Washington DC – Otoritas Amerika Serikat (AS) memulai deportasi massal terbesar dalam sejarah, dengan menangkap ratusan imigran ilegal hanya beberapa hari setelah Donald Trump memulai masa jabatan keduanya sebagai Presiden. Dalam operasi yang digelar serentak di berbagai negara bagian, Gedung Putih menyatakan bahwa langkah ini merupakan bagian dari janji kampanye Trump untuk memperketat kebijakan imigrasi.
Menurut pernyataan resmi yang dirilis Gedung Putih, sebanyak 538 imigran ilegal telah ditangkap oleh otoritas AS dalam operasi yang berlangsung sejak awal pekan ini. Ratusan lainnya telah dideportasi menggunakan pesawat militer menuju negara asal masing-masing. Operasi ini dilakukan oleh tim gabungan dari U.S. Immigration and Customs Enforcement (ICE) dan aparat penegak hukum lokal.
“Pemerintahan Trump menangkap 538 penjahat imigran ilegal,” ujar Sekretaris Pers Gedung Putih, Karoline Leavitt, melalui unggahan di media sosial X (sebelumnya Twitter), pada Jumat (24/1/2025).
“Operasi deportasi massal yang terbesar dalam sejarah sedang berlangsung. Janji telah dibuat, janji ditepati,” tambahnya.
Kebijakan Eksekutif Baru
Langkah ini merupakan tindak lanjut dari serangkaian kebijakan eksekutif yang ditandatangani Presiden Trump di hari-hari pertama masa jabatan keduanya. Kebijakan tersebut mencakup:
- Pengetatan visa masuk ke AS, termasuk pembatasan izin kerja sementara bagi imigran dari beberapa negara.
- Peningkatan anggaran untuk pengamanan perbatasan, termasuk tambahan personel patroli dan pemasangan teknologi canggih di titik rawan penyelundupan manusia.
- Penegakan hukum lebih ketat terhadap pelanggar imigrasi, dengan prioritas terhadap mereka yang memiliki catatan kriminal.
Meskipun langkah ini mendapat dukungan dari kelompok konservatif dan pendukung Trump, kebijakan tersebut menuai kecaman dari kelompok advokasi hak asasi manusia dan organisasi imigran.
Reaksi Publik
Organisasi Human Rights Watch (HRW) menyatakan kekhawatirannya terhadap dampak sosial dan kemanusiaan dari deportasi massal ini. “Kebijakan ini tidak hanya memisahkan keluarga, tetapi juga menciptakan trauma bagi ribuan orang yang telah menetap dan membangun hidup mereka di AS,” ujar perwakilan HRW dalam pernyataan resminya.

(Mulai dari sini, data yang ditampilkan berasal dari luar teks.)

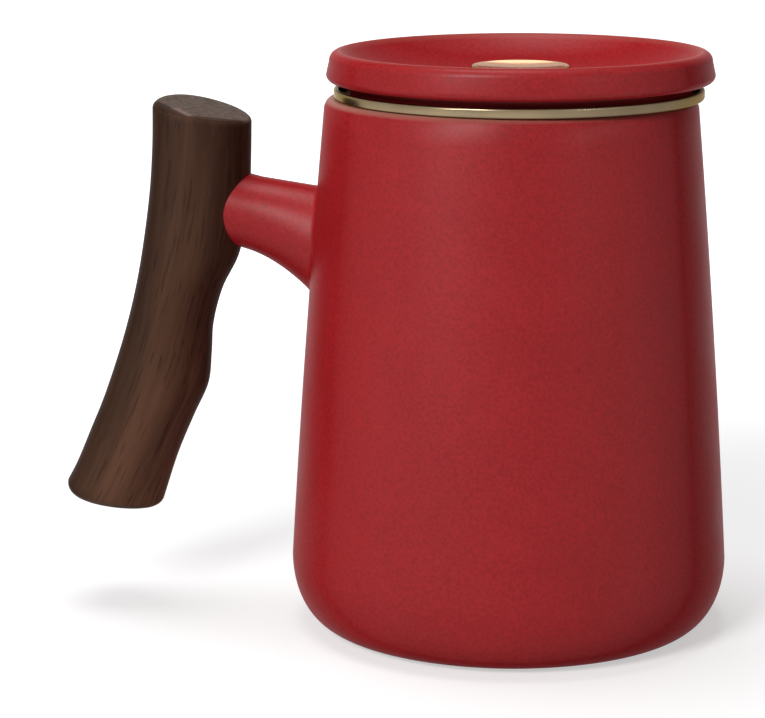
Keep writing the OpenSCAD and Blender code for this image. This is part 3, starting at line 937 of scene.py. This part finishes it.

Sementara itu, para pendukung kebijakan Trump memuji langkah ini sebagai bentuk nyata dari perlindungan terhadap keamanan nasional dan ekonomi AS. “Akhirnya, seseorang mengambil tindakan nyata untuk menegakkan hukum imigrasi kita,” ujar salah satu warga AS di Texas kepada media lokal.
Proyeksi Ke Depan
Gedung Putih memastikan operasi ini akan terus berlanjut, dengan fokus pada imigran ilegal yang memiliki catatan kriminal. “Kami tidak akan berhenti sampai hukum ditegakkan sepenuhnya,” ujar Karoline Leavitt.
Namun, kelompok-kelompok advokasi berjanji akan terus menggalang dukungan untuk melawan kebijakan ini, termasuk dengan mengajukan gugatan hukum terhadap kebijakan eksekutif yang dianggap diskriminatif.
Operasi ini diperkirakan akan menjadi ujian besar bagi pemerintahan Trump dalam menghadapi kritik global terhadap kebijakan imigrasi yang dinilai kontroversial dan tidak manusiawi.